For this exercise, return only the lines from the line containing "build_stem(root)" through the line containing "imported = [obj", both ends included, exactly as they are.

● SOURCE DATA:
_____

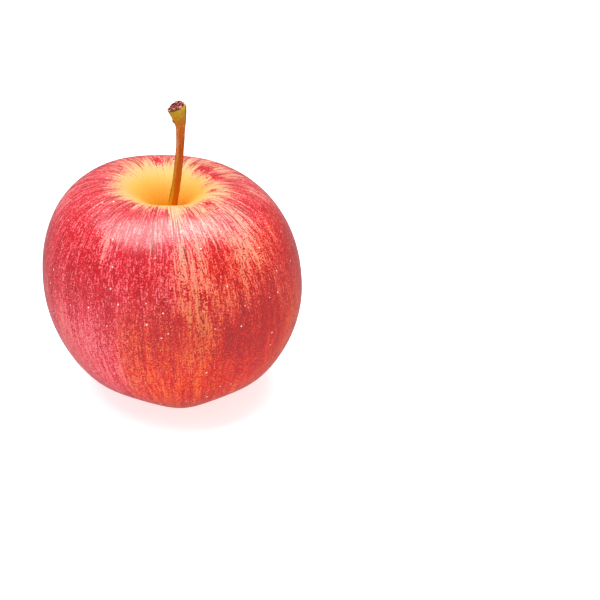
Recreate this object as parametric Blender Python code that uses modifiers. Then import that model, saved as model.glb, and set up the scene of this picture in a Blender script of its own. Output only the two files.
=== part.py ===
"""Dessert apple: a ripe, round fruit with its stem and the dried remains of its flower.

The fruit is one turned body, drawn in at five valleys, with a deep stem cavity on top and an
eye basin below. The stem, the five sepals, the ring of stamens and the style column are pieces
of their own. Metres, +Z up: the apple stands on the flats of its five lobes at z = 0.
"""
import math

import bmesh
import bpy
from mathutils import Vector

# Driving dimensions, in metres
FRUIT_RADIUS = 0.0375
FRUIT_HEIGHT = 0.0635            # foot to crest, on the fruit's axis
WAIST_HEIGHT = 0.5285 * FRUIT_HEIGHT
FOOT_RADIUS = 0.38 * FRUIT_RADIUS
CREST_RADIUS = 0.4325 * FRUIT_RADIUS
CAVITY_DEPTH = 0.0154            # crest to the foot of the stem
BASIN_DEPTH = 0.0085             # foot to the rim of the eye
FLAT_DEPTH = 0.0005              # how much of each lobe's tip is flattened
GAP = 0.0003                     # clearance between neighbouring pieces

# Lobes, and the lean of a fruit that grew lopsided
LOBES = 5
LOBE_PHASE = math.radians(-13)   # direction of the first lobe
FOOT_VALLEY = 0.0024             # rise of the valleys between the lobes, at the foot
FOOT_REACH = 0.50 * FRUIT_RADIUS
CREST_VALLEY = 0.0004            # dip of the same valleys, at the crest
CREST_REACH = 0.75 * FRUIT_RADIUS
FLANK_VALLEY = 0.014             # share of the radius lost in a valley low on the flank
LEAN = 0.056 * FRUIT_RADIUS      # shift of the crest towards -X
TILT = 0.0547                    # rise of the crest for each metre towards -X

SOCKET_RADIUS = 0.0018           # where the stem enters the flesh
SOCKET_DEPTH = 0.0015
EYE_RADIUS = 0.0022              # the open tube that held the flower
EYE_DEPTH = 0.0040

SEPALS = 5
SEPAL_LENGTH = 0.0060
SEPAL_HALF_WIDTH = 0.0014
SEPAL_THICKNESS = 0.0005
SEPAL_RING = 0.0029              # radius of the circle on which the sepals stand
SEPAL_SPLAY = math.radians(12)   # lean outwards at the root
SEPAL_CURL = math.radians(95)    # further turn outwards by the tip

TURNS = 60                       # faces round the fruit, a multiple of the lobes
MERGE = 0.00001

# Stem: reach towards +X, reach towards +Y, height above the cavity floor and radius, in millimetres
STEM_ROUTE = (
    (0.0, 0.0, -1.1, 1.45),
    (0.3, 0.0, 3.0, 1.42),
    (1.1, 0.1, 9.2, 1.33),
    (2.4, 0.2, 16.5, 1.25),
    (3.4, 0.4, 24.5, 1.16),
    (3.8, 0.6, 30.0, 1.24),
    (3.8, 0.8, 33.2, 1.55),
    (3.4, 0.9, 36.8, 2.35),
    (3.0, 0.9, 38.6, 2.70),
    (2.7, 0.9, 39.9, 2.45),
)

SKIN = ("skin", (0.62, 0.06, 0.06), 0.35)
BARK = ("stem_bark", (0.42, 0.20, 0.03), 0.55)
DRIED_LEAF = ("dried_sepal", (0.32, 0.22, 0.13), 0.80)
DRIED_FLOWER = ("dried_stamen", (0.12, 0.06, 0.03), 0.85)


def clear_scene():
    """Remove every object of the open scene."""
    for item in list(bpy.data.objects):
        bpy.data.objects.remove(item, do_unlink=True)


def new_material(finish):
    """Make a Principled material from a (name, colour, roughness) finish."""
    name, colour, roughness = finish
    material = bpy.data.materials.new(name)
    material.use_nodes = True
    shader = material.node_tree.nodes["Principled BSDF"]
    shader.inputs["Base Color"].default_value = (*colour, 1.0)
    shader.inputs["Roughness"].default_value = roughness
    return material


def add_object(name, data, material, parent):
    """Link new data to the apple's collection under its root, with one material."""
    data.materials.append(material)
    item = bpy.data.objects.new(name, data)
    parent.users_collection[0].objects.link(item)
    item.parent = parent
    return item


def smooth_step(value):
    """Ease a value from 0 to 1, clamped at both ends."""
    value = min(max(value, 0.0), 1.0)
    return value * value * (3.0 - 2.0 * value)


def arc(start, leave, arrive, end, count):
    """Points of a cubic curve in the (radius, height) plane, without its last point."""
    a, b, c, d = (Vector(point) for point in (start, leave, arrive, end))
    points = []
    for index in range(count):
        t = index / count
        s = 1.0 - t
        points.append(a * s**3 + b * (3 * s * s * t) + c * (3 * s * t * t) + d * t**3)
    return points


def fruit_profile():
    """Outline of the fruit from the foot of the stem, over the crest and flank, to the eye."""
    floor = FRUIT_HEIGHT - CAVITY_DEPTH
    shoulder = FRUIT_HEIGHT - WAIST_HEIGHT
    crest = (CREST_RADIUS, FRUIT_HEIGHT)
    waist = (FRUIT_RADIUS, WAIST_HEIGHT)
    foot = (FOOT_RADIUS, 0.0)
    rim = (EYE_RADIUS, BASIN_DEPTH)
    points = [Vector((0.0, floor - SOCKET_DEPTH)), Vector((SOCKET_RADIUS, floor - SOCKET_DEPTH))]
    points += arc((SOCKET_RADIUS, floor), (SOCKET_RADIUS + 0.0003, floor + 0.44 * CAVITY_DEPTH),
                  (0.50 * CREST_RADIUS, FRUIT_HEIGHT), crest, 12)
    points += arc(crest, (CREST_RADIUS + 0.60 * (FRUIT_RADIUS - CREST_RADIUS), FRUIT_HEIGHT),
                  (FRUIT_RADIUS, WAIST_HEIGHT + 0.57 * shoulder), waist, 13)
    points += arc(waist, (FRUIT_RADIUS, 0.47 * WAIST_HEIGHT),
                  (FOOT_RADIUS + 0.42 * (FRUIT_RADIUS - FOOT_RADIUS), 0.0), foot, 14)
    points += arc(foot, (0.62 * FOOT_RADIUS, 0.0), (0.50 * FOOT_RADIUS, BASIN_DEPTH), rim, 9)
    points += [Vector(rim), Vector((EYE_RADIUS, BASIN_DEPTH + EYE_DEPTH)),
               Vector((0.0, BASIN_DEPTH + EYE_DEPTH))]
    return points


def turned_mesh(name, profile, closed=False):
    """Turn a profile about the Z axis with a Screw modifier and return the welded mesh."""
    count = len(profile)
    edges = [(index, index + 1) for index in range(count - 1)]
    if closed:
        edges.append((count - 1, 0))
    outline = bpy.data.meshes.new(name + "_outline")
    outline.from_pydata([(radius, 0.0, height) for radius, height in profile], edges, [])
    blank = bpy.data.objects.new(name + "_blank", outline)
    bpy.context.scene.collection.objects.link(blank)
    screw = blank.modifiers.new("Turn", "SCREW")
    screw.steps = TURNS
    screw.render_steps = TURNS
    screw.use_merge_vertices = True
    screw.merge_threshold = MERGE
    solid = bpy.data.meshes.new_from_object(
        blank.evaluated_get(bpy.context.evaluated_depsgraph_get()))
    bpy.data.objects.remove(blank, do_unlink=True)
    bpy.data.meshes.remove(outline)
    solid.name = name
    shell = bmesh.new()
    shell.from_mesh(solid)
    bmesh.ops.remove_doubles(shell, verts=shell.verts, dist=MERGE)
    bmesh.ops.recalc_face_normals(shell, faces=shell.faces)
    shell.to_mesh(solid)
    shell.free()
    solid.shade_smooth()
    return solid


def valley(angle):
    """How deep a direction lies between two lobes: 0 on a lobe, 1 in the middle of a valley."""
    return 0.5 - 0.5 * math.cos(LOBES * (angle - LOBE_PHASE))


def axis_at(height):
    """Sideways place of the fruit's own axis at a height."""
    return -LEAN * height / FRUIT_HEIGHT


def grown(point):
    """Move a point of the evenly turned body to where it lies on the lobed, lopsided fruit."""
    radius = math.hypot(point.x, point.y)
    angle = math.atan2(point.y, point.x)
    height = point.z
    near_foot = smooth_step(1.0 - math.hypot(radius - FOOT_RADIUS, height) / FOOT_REACH)
    near_crest = smooth_step(
        1.0 - math.hypot(radius - CREST_RADIUS, height - FRUIT_HEIGHT) / CREST_REACH)
    depth = valley(angle)
    pinch = 1.0 - FLANK_VALLEY * depth * (1.0 - 0.6 * height / FRUIT_HEIGHT)
    height += depth * (FOOT_VALLEY * near_foot - CREST_VALLEY * near_crest)
    x = pinch * radius * math.cos(angle)
    y = pinch * radius * math.sin(angle)
    height -= TILT * x * point.z / FRUIT_HEIGHT
    return Vector((x + axis_at(point.z), y, max(height - FLAT_DEPTH, 0.0)))


def build_fruit(parent):
    """The fruit itself: one solid from the stem's socket to the eye."""
    mesh = turned_mesh("fruit", fruit_profile())
    for vertex in mesh.vertices:
        vertex.co = grown(vertex.co)
    add_object("fruit", mesh, new_material(SKIN), parent)


def build_stem(parent):
    """The stem: a slightly bowed round stalk, with the swollen end where it left the branch."""
    floor = FRUIT_HEIGHT - CAVITY_DEPTH - FLAT_DEPTH
    curve = bpy.data.curves.new("stem", "CURVE")
    curve.dimensions = "3D"
    curve.resolution_u = 4
    curve.bevel_depth = 0.001
    curve.bevel_resolution = 4
    curve.use_fill_caps = True
    spline = curve.splines.new("BEZIER")
    spline.bezier_points.add(len(STEM_ROUTE) - 1)
    for knot, (x, y, height, radius) in zip(spline.bezier_points, STEM_ROUTE):
        knot.co = (x / 1000 + axis_at(floor), y / 1000, floor + height / 1000)
        knot.radius = radius
        knot.handle_left_type = "AUTO"
        knot.handle_right_type = "AUTO"
    add_object("stem", curve, new_material(BARK), parent)


def sepal_point(across, along):
    """Place a point of a sepal that stands at +X: across from -1 to 1, along from 0 to 1."""
    turn = SEPAL_SPLAY + SEPAL_CURL * along * along
    mean_turn = SEPAL_SPLAY + SEPAL_CURL * along * along / 3.0
    width = SEPAL_HALF_WIDTH * (1.0 - 0.82 * along**1.6)
    cup = 0.35 * width * (1.0 - across * across)
    outwards = along * SEPAL_LENGTH * math.sin(mean_turn) + cup * math.cos(turn)
    down = along * SEPAL_LENGTH * math.cos(mean_turn) - cup * math.sin(turn)
    return Vector((SEPAL_RING + outwards, across * width, -down))


def build_sepal(index, parent):
    """One dried sepal: a pointed leaf that hangs from the rim of the eye and curls outwards."""
    name = f"sepal_{index + 1}"
    sheet = bmesh.new()
    bmesh.ops.create_grid(sheet, x_segments=4, y_segments=7, size=1.0)
    for vertex in sheet.verts:
        vertex.co = sepal_point(vertex.co.x, 0.5 + 0.5 * vertex.co.y)
    bmesh.ops.recalc_face_normals(sheet, faces=sheet.faces)
    mesh = bpy.data.meshes.new(name)
    sheet.to_mesh(mesh)
    sheet.free()
    mesh.shade_smooth()
    item = add_object(name, mesh, new_material(DRIED_LEAF), parent)
    root = BASIN_DEPTH - FLAT_DEPTH - GAP - 0.5 * SEPAL_THICKNESS
    item.location = (axis_at(BASIN_DEPTH), 0.0, root)
    item.rotation_euler.z = LOBE_PHASE + math.tau * index / SEPALS
    wall = item.modifiers.new("Thickness", "SOLIDIFY")
    wall.thickness = SEPAL_THICKNESS
    wall.offset = 0.0


def build_flower_remains(parent):
    """The ring of dried stamens and, inside it, the style column, both standing in the eye."""
    roof = BASIN_DEPTH + EYE_DEPTH - FLAT_DEPTH - GAP
    ring = [(0.0010, roof), (0.0017, roof), (0.0018, roof - 0.0035), (0.0021, roof - 0.0058),
            (0.0015, roof - 0.0066), (0.0011, roof - 0.0050)]
    column = [(0.0, roof), (0.0007, roof), (0.0006, roof - 0.0030), (0.0005, roof - 0.0055),
              (0.0008, roof - 0.0064), (0.0, roof - 0.0068)]
    for name, profile, closed in (("stamen_ring", ring, True), ("style_column", column, False)):
        item = add_object(name, turned_mesh(name, profile, closed), new_material(DRIED_FLOWER), parent)
        item.location.x = axis_at(BASIN_DEPTH)


def centre_on_origin(root, collection):
    """Shift the root so that the apple's box is centred over the origin, with its feet at z = 0."""
    bpy.context.view_layer.update()
    graph = bpy.context.evaluated_depsgraph_get()
    corners = []
    for item in collection.objects:
        if item.type != "EMPTY":
            solid = item.evaluated_get(graph)
            corners += [solid.matrix_world @ vertex.co for vertex in solid.to_mesh().vertices]
            solid.to_mesh_clear()
    root.location.x -= 0.5 * (min(c.x for c in corners) + max(c.x for c in corners))
    root.location.y -= 0.5 * (min(c.y for c in corners) + max(c.y for c in corners))
    bpy.context.view_layer.update()


def main():
    """Build the whole apple."""
    clear_scene()
    collection = bpy.data.collections.new("apple")
    bpy.context.scene.collection.children.link(collection)
    root = bpy.data.objects.new("apple_root", None)
    collection.objects.link(root)
    build_fruit(root)
    build_stem(root)
    for index in range(SEPALS):
        build_sepal(index, root)
    build_flower_remains(root)
    centre_on_origin(root, collection)


main()
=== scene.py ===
"""Looks of a whole dessert apple: streaked waxy skin, bark on the stem, a dried flower in the eye.

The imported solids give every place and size. Each sub-assembly is a class that models its pieces
and dresses them, and each finish is a small class that wires one material.
"""
import logging
import math
import random
from collections.abc import Callable, Iterator, Mapping, Sequence
from contextlib import contextmanager
from dataclasses import dataclass, field
from enum import Enum

import bmesh
import bpy
from mathutils import Matrix, Vector, noise


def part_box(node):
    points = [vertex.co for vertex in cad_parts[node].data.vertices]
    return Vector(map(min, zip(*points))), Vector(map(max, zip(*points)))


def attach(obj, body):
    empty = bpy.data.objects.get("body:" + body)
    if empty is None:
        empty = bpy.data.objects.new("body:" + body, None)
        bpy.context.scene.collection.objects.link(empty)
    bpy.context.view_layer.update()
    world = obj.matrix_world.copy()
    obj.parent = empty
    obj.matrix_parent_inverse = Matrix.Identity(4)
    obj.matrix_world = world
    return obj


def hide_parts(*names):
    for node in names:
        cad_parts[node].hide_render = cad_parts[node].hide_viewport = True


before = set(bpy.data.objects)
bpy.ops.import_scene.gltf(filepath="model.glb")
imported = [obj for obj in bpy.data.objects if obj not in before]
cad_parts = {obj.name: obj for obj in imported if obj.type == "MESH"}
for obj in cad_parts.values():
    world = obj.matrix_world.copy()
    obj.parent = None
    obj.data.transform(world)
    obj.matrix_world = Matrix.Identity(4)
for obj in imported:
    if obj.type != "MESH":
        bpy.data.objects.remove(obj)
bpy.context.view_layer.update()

BODY = "root"
MM = 0.001
WELD = 0.01 * MM
STRAIGHT = 1e-5     # a bend below this angle, in radians, isn't turned
LOG = logging.getLogger("apple")

# Places of a Mix node's colour sockets, several of which share one name
MIX_FACTOR, MIX_FIRST, MIX_SECOND, MIX_RESULT = 0, 6, 7, 2

Colour = tuple[float, float, float]
Stops = Sequence[tuple[float, Colour]]
WHITE: Colour = (1.0, 1.0, 1.0)


class Slot(Enum):
    """The record's finishes."""

    SKIN = "skin"
    BARK = "stem_bark"
    SEPAL = "dried_sepal"
    STAMEN = "dried_stamen"


# ---------------------------------------------------------------- shader kit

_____

● EXPECTED ANSWER:
    build_stem(root)
    for index in range(SEPALS):
        build_sepal(index, root)
    build_flower_remains(root)
    centre_on_origin(root, collection)


main()
=== scene.py ===
"""Looks of a whole dessert apple: streaked waxy skin, bark on the stem, a dried flower in the eye.

The imported solids give every place and size. Each sub-assembly is a class that models its pieces
and dresses them, and each finish is a small class that wires one material.
"""
import logging
import math
import random
from collections.abc import Callable, Iterator, Mapping, Sequence
from contextlib import contextmanager
from dataclasses import dataclass, field
from enum import Enum

import bmesh
import bpy
from mathutils import Matrix, Vector, noise


def part_box(node):
    points = [vertex.co for vertex in cad_parts[node].data.vertices]
    return Vector(map(min, zip(*points))), Vector(map(max, zip(*points)))


def attach(obj, body):
    empty = bpy.data.objects.get("body:" + body)
    if empty is None:
        empty = bpy.data.objects.new("body:" + body, None)
        bpy.context.scene.collection.objects.link(empty)
    bpy.context.view_layer.update()
    world = obj.matrix_world.copy()
    obj.parent = empty
    obj.matrix_parent_inverse = Matrix.Identity(4)
    obj.matrix_world = world
    return obj


def hide_parts(*names):
    for node in names:
        cad_parts[node].hide_render = cad_parts[node].hide_viewport = True


before = set(bpy.data.objects)
bpy.ops.import_scene.gltf(filepath="model.glb")
imported = [obj for obj in bpy.data.objects if obj not in before]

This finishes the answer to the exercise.